By Aimee Sheppard
If the hype of the holidays is getting to be too much for
you then perhaps the patron saint of business can help you
find the season’s true meaning. Homobonus Tucingo,
an Italian businessman, who dedicated his life to philanthropic
activities and helping the poor, became a saint more than
900 years ago. However, his good works and acts of social
responsibility are still earning him a place in ethics discussions.
Dr. Robert Sexty, a professor at Memorial’s Faculty
of Business Administration, and his wife Suzanne are working
on a Web site dedicated to Saint Homobonus, the only one
of its kind. In his graduate-level ethics class, Dr. Sexty
uses Saint Homobonus to illustrate to MBA students that
good corporate citizenship can be good for business.
Born during the first half of the 12th century in Cremona,
Italy, Homobonus operated a successful business while devoting
himself to relieving the sorrows of the poor. It is believed
that the more he gave away, the more prosperous he became.
At about age 50, he gave up his business and devoted all
of his efforts to charitable works. He died at the Church
of Saint Edigio in Cremona, in November 1197, while kneeling
before a crucifix with his arms stretched out in the form
of a cross as the choir was singing Gloria in excelsis.
His death was not noticed at first because people thought
his falling to the ground was a manifestation of devotion.
If Homobonus had had a marketing department they surely
would agree they could not have scripted a more dramatic
He became Saint Homobonus two years after his death and
is listed as the patron to merchants, cloth workers, garment
workers, tailors, shoemakers, and trades people. He is also
recognized as the patron of business people, the only saint
recognized as such. Patron saints are called upon by the
faithful for guidance, particularly in times of trouble,
and have been chosen as special protectors or guardians
over virtually everything including causes, illnesses, countries,
hobbies, special interests, and even professions like accounting
and public relations.
“In addition to being a lay person, what was interesting
about Homobonus is how quickly he was canonized,”

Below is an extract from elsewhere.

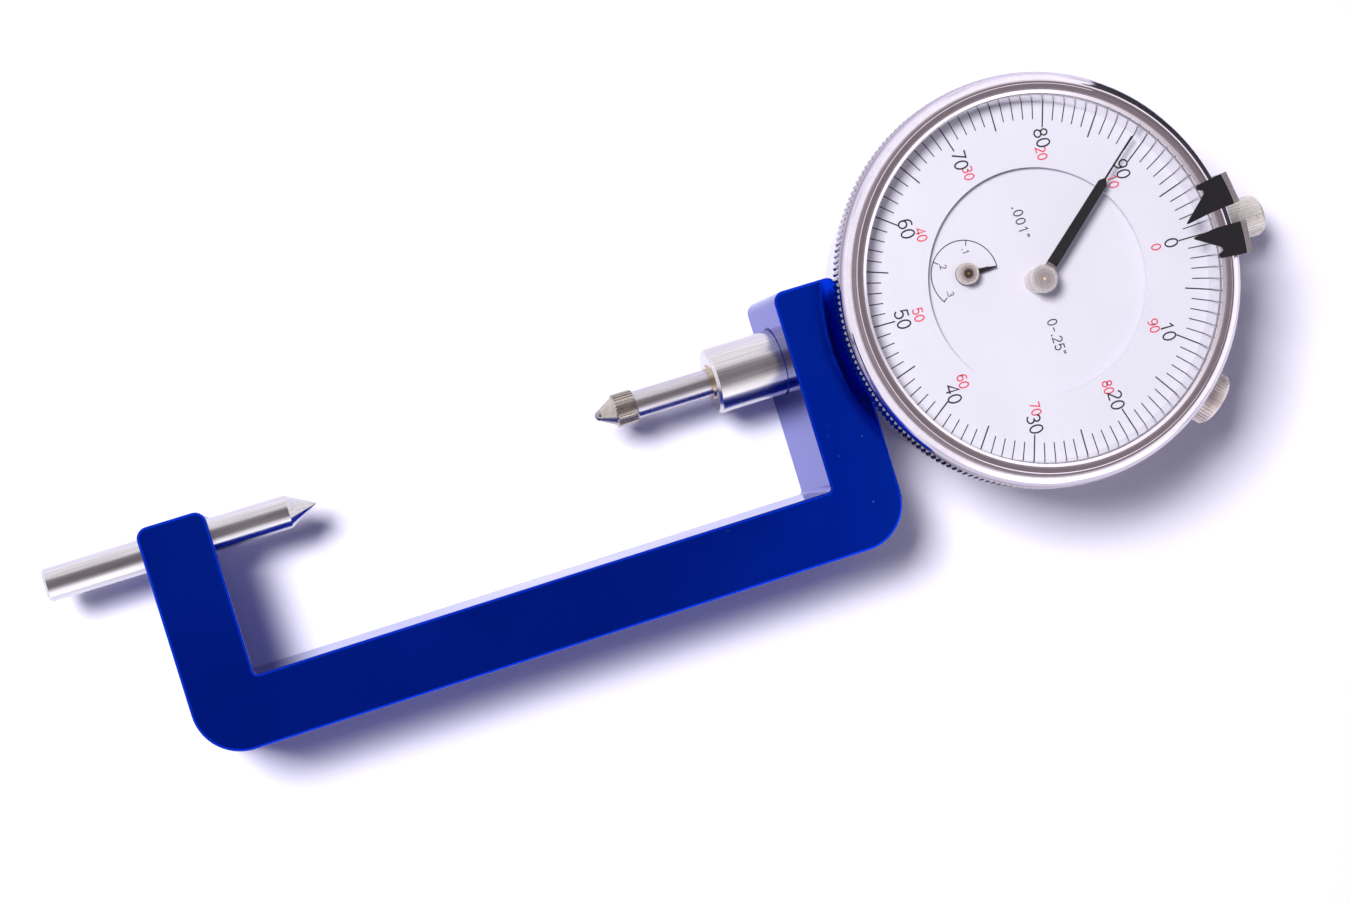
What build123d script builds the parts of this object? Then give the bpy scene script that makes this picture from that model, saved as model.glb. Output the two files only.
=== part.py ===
"""C-frame dial gauge: a rigid frame, a sliding point anvil and a 0.25 in dial indicator.

Units are millimetres.  +X runs along the measuring axis towards the dial,
+Y from the spine of the frame towards its arm tips, +Z out of the dial.
x = 0 is the middle of the right arm, y = 0 the measuring axis, z = 0 the
frame's flat back face.
"""
import os
from math import acos, atan2, cos, degrees, hypot, pi, radians, sin, sqrt, tan

from build123d import *

os.makedirs("parts", exist_ok=True)

# ------------------------------------------------------------------ sizes
# frame
T = 19.05                 # frame thickness
BAR = 9.525               # width of spine and arms
XR0, XR1 = -BAR / 2, BAR / 2
GAP = 83.5                # clear gap between the arms
XL1 = XR0 - GAP
XL0 = XL1 - BAR
YB1 = -19.7               # inner face of the spine
YB0 = YB1 - BAR
Y_TIP_L = 3.6             # tip of the anvil arm
Y_TIP_R = 9.2             # tip of the indicator arm
R_CORNER = 6.8
R_TIP = 1.6
EDGE = 0.45               # rounded edges of the frame
ZS = T / 2                # height of the measuring axis

# anvil rod
R_ROD = 2.38125
ANVIL_TIP = -73.2
ANVIL_BASE = ANVIL_TIP - R_ROD / tan(radians(30))
ROD_END = -111.5

# stem and spindle
R_STEM = 4.7625
STEM_END = -15.0
R_SPINDLE = 2.0
BUSH_END = -15.25
CONTACT_TIP = -32.4
KNURL0, KNURL1 = -29.6, -26.4
R_KNURL = 2.38
R_BALL = 0.80
FIT = 0.03                # radial running clearance

# lock screws
R_SET = 1.95

# indicator
XD = 31.0                 # dial axis
R_CASE = 25.4
R_CASE_IN = 23.4
Z_COVER0, Z_COVER1 = 1.0, 2.5
Z_DECK0, Z_DECK1 = 20.8, 22.4
Z_SHOULDER = 22.8
R_RIM = 24.6
R_RIM_IN = 22.0
Z_RIM = 24.2
R_BEZEL = 29.2
Z_BEZEL0, Z_BEZEL1 = 23.0, 29.0
N_KNURL = 216
R_DIAL = 25.75
Z_RING0, Z_RING1 = 24.5, 25.1
R_INNER = 16.0
Z_INNER0, Z_INNER1 = 23.7, 24.2
Z_CRYSTAL0, Z_CRYSTAL1 = 28.1, 28.75
CAP0, CAP1 = 60.9, 72.4
R_CAP = 3.05

# movement
TRAVEL = 6.35
PITCH = 0.79375                       # rack pitch, 1/32 in
R_PINION = 16 * PITCH / (2 * pi)      # 16-tooth pinion
DX1, DY1 = -9.75, 3.8                 # counter arbor from the dial axis
CD = hypot(DX1, DY1)
MOD = CD / 36                         # 60:12 wheel and pinion
A2 = radians(-30)                     # take-up arbor direction
DX2, DY2 = CD * cos(A2), CD * sin(A2)
Z_PLATE0, Z_PLATE1 = 12.2, 13.2
HAND_ANGLE = 39.7                     # main hand at rest
SUB_ANGLE = -2.0                      # counter hand at rest
CLAMP_ANGLE = -47.0
Z_CLAMP = 18.6


# ---------------------------------------------------------------- helpers
def cyl(x, y, z0, z1, r):
    return Pos(x, y, (z0 + z1) / 2) * Cylinder(r, z1 - z0)


def ring(x, y, z0, z1, ro, ri):
    return cyl(x, y, z0, z1, ro) - cyl(x, y, z0 - 1, z1 + 1, ri)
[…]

said Dr. Sexty. “Usually it’s five years before
the church even considers you for beatification, the step
prior to canonization.”
“The story of Saint Homobonus raises a lot of questions
about contemporary acts of social responsibility. The trend
in giving in the last few years has been of a strategic
nature; giving has been tied to an economic or social return.
There’s been a shift away from pure giving with no
strings attached,” he said. “Businesses and
individuals should consider doing good works that are not
directly connected to a financial return.” So for
those of you who set New Year’s resolutions, you may
want to keep that in mind, even if you’re not banking
on being a future candidate for sainthood.